In general, this shouldn't be a problem. Chilkat automatically uses the SO_KEEPALIVE socket option for the control connection. Therefore, at the TCP/IP networking level, the connection should remain alive even for long transfers.

The FTP protocol works as follows for a data transfer:

1) Client sends the appropriate command, such as STOR or RETR, on the command channel.

2) The data connection is established and the FTP server sends a preliminary reply on the control connection.

3) The data transfer occurs.

4) The server sends the final reply on the control connection.

This implies two things:

1) The FTP server certainly wouldn't close the control connection because it knows a transfer is in progress and once complete, it must send the final reply.

2) Additional control-channel commands cannot be sent while a data transfer is in progress. This would interfere with the state of the control channel -- namely that the client expect the next reply to be the final reply for the data transfer, and the server is not expecting new commands until the transfer is complete.
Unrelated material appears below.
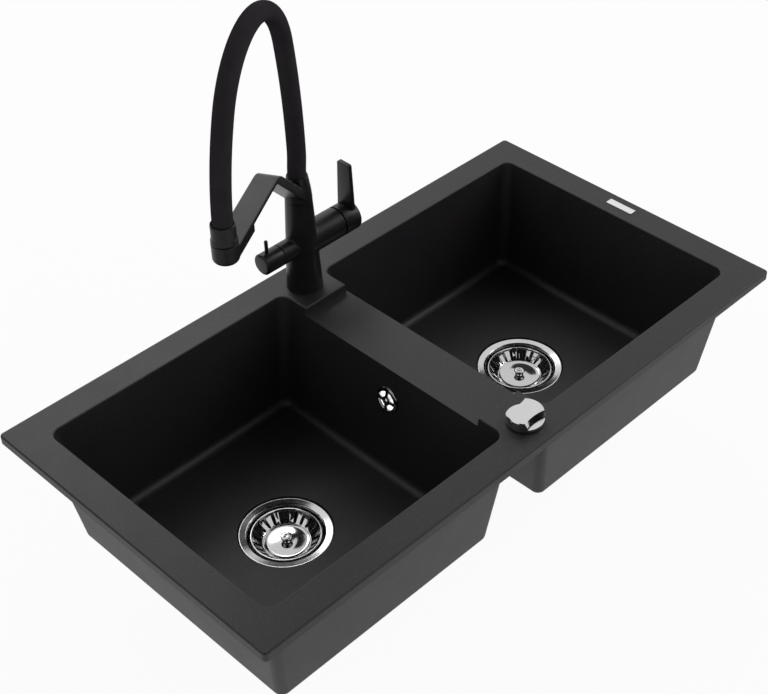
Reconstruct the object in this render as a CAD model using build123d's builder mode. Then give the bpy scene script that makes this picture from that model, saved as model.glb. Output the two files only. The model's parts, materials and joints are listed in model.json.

If the SQL Server is somehow interfering with the FTP control connection, then the solution would probably come from some sort of SQL Server setting, configuration, etc. I really don't know enough about SQL Server to know, or even if SQL Server would actually interfere with an FTP control connection. For example -- how would it even know such a connection exists? (because the connection is something that occurs within the Chilkat object and is not exposed to the caller)


Answer

One possible solution is to periodically send a NOOP command to the FTP server. You can do this by calling the ftp2.Noop() method.